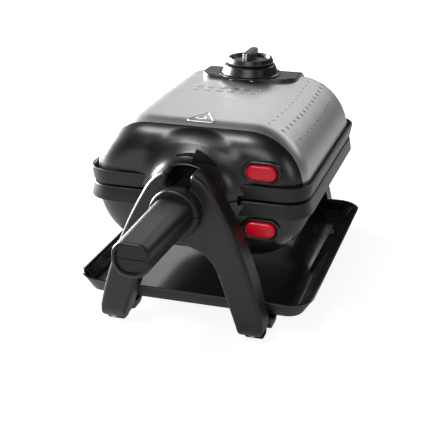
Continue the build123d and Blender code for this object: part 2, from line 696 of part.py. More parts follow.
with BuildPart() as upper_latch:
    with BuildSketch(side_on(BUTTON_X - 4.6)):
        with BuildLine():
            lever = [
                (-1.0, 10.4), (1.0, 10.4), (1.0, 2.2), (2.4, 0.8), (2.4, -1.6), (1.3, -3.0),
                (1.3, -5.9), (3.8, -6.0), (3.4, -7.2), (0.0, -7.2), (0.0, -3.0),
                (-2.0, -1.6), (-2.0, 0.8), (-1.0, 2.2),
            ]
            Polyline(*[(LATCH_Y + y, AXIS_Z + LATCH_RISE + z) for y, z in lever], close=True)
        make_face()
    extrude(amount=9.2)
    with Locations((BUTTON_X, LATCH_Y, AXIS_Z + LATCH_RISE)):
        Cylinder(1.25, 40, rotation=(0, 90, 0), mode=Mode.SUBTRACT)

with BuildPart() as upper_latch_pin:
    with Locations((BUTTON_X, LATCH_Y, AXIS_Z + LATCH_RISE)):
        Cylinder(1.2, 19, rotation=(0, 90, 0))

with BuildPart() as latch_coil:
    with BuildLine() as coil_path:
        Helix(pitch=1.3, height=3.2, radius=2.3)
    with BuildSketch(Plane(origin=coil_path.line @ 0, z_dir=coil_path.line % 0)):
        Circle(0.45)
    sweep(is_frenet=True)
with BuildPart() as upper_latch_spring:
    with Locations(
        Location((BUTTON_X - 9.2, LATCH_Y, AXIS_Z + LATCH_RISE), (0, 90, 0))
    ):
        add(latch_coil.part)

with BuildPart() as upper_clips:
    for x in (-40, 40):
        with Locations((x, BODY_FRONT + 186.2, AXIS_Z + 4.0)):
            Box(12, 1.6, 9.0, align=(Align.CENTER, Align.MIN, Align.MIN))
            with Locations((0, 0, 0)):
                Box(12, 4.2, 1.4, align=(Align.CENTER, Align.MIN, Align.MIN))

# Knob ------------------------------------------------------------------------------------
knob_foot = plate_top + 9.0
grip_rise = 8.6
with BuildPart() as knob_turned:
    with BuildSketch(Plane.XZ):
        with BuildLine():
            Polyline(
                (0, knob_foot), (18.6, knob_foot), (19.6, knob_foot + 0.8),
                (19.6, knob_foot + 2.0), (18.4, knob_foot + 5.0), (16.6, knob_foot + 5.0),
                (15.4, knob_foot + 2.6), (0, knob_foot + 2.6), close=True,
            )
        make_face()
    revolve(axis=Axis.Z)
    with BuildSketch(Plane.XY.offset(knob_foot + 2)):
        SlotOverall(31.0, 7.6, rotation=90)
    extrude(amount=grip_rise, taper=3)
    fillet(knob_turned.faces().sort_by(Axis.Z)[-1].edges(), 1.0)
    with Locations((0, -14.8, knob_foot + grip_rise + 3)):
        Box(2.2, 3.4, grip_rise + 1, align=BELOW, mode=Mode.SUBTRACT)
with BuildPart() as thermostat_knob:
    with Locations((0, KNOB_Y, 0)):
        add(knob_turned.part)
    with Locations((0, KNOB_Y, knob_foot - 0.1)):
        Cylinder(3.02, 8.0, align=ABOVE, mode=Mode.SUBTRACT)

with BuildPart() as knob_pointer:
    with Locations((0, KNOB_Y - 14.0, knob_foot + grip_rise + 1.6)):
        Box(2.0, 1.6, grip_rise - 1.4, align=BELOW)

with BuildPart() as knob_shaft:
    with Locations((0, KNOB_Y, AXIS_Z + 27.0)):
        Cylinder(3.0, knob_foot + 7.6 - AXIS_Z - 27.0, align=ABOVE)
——
§ WHAT YOU NEED TO DO
Quote every line of the data, word for word.

§ RESPONSE FOR THIS EXERCISE
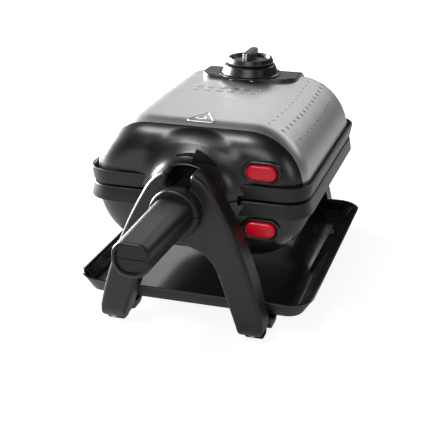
Continue the build123d and Blender code for this object: part 2, from line 696 of part.py. More parts follow.
with BuildPart() as upper_latch:
    with BuildSketch(side_on(BUTTON_X - 4.6)):
        with BuildLine():
            lever = [
                (-1.0, 10.4), (1.0, 10.4), (1.0, 2.2), (2.4, 0.8), (2.4, -1.6), (1.3, -3.0),
                (1.3, -5.9), (3.8, -6.0), (3.4, -7.2), (0.0, -7.2), (0.0, -3.0),
                (-2.0, -1.6), (-2.0, 0.8), (-1.0, 2.2),
            ]
            Polyline(*[(LATCH_Y + y, AXIS_Z + LATCH_RISE + z) for y, z in lever], close=True)
        make_face()
    extrude(amount=9.2)
    with Locations((BUTTON_X, LATCH_Y, AXIS_Z + LATCH_RISE)):
        Cylinder(1.25, 40, rotation=(0, 90, 0), mode=Mode.SUBTRACT)

with BuildPart() as upper_latch_pin:
    with Locations((BUTTON_X, LATCH_Y, AXIS_Z + LATCH_RISE)):
        Cylinder(1.2, 19, rotation=(0, 90, 0))

with BuildPart() as latch_coil:
    with BuildLine() as coil_path:
        Helix(pitch=1.3, height=3.2, radius=2.3)
    with BuildSketch(Plane(origin=coil_path.line @ 0, z_dir=coil_path.line % 0)):
        Circle(0.45)
    sweep(is_frenet=True)
with BuildPart() as upper_latch_spring:
    with Locations(
        Location((BUTTON_X - 9.2, LATCH_Y, AXIS_Z + LATCH_RISE), (0, 90, 0))
    ):
        add(latch_coil.part)

with BuildPart() as upper_clips:
    for x in (-40, 40):
        with Locations((x, BODY_FRONT + 186.2, AXIS_Z + 4.0)):
            Box(12, 1.6, 9.0, align=(Align.CENTER, Align.MIN, Align.MIN))
            with Locations((0, 0, 0)):
                Box(12, 4.2, 1.4, align=(Align.CENTER, Align.MIN, Align.MIN))

# Knob ------------------------------------------------------------------------------------
knob_foot = plate_top + 9.0
grip_rise = 8.6
with BuildPart() as knob_turned:
    with BuildSketch(Plane.XZ):
        with BuildLine():
            Polyline(
                (0, knob_foot), (18.6, knob_foot), (19.6, knob_foot + 0.8),
                (19.6, knob_foot + 2.0), (18.4, knob_foot + 5.0), (16.6, knob_foot + 5.0),
                (15.4, knob_foot + 2.6), (0, knob_foot + 2.6), close=True,
            )
        make_face()
    revolve(axis=Axis.Z)
    with BuildSketch(Plane.XY.offset(knob_foot + 2)):
        SlotOverall(31.0, 7.6, rotation=90)
    extrude(amount=grip_rise, taper=3)
    fillet(knob_turned.faces().sort_by(Axis.Z)[-1].edges(), 1.0)
    with Locations((0, -14.8, knob_foot + grip_rise + 3)):
        Box(2.2, 3.4, grip_rise + 1, align=BELOW, mode=Mode.SUBTRACT)
with BuildPart() as thermostat_knob:
    with Locations((0, KNOB_Y, 0)):
        add(knob_turned.part)
    with Locations((0, KNOB_Y, knob_foot - 0.1)):
        Cylinder(3.02, 8.0, align=ABOVE, mode=Mode.SUBTRACT)

with BuildPart() as knob_pointer:
    with Locations((0, KNOB_Y - 14.0, knob_foot + grip_rise + 1.6)):
        Box(2.0, 1.6, grip_rise - 1.4, align=BELOW)

with BuildPart() as knob_shaft:
    with Locations((0, KNOB_Y, AXIS_Z + 27.0)):
        Cylinder(3.0, knob_foot + 7.6 - AXIS_Z - 27.0, align=ABOVE)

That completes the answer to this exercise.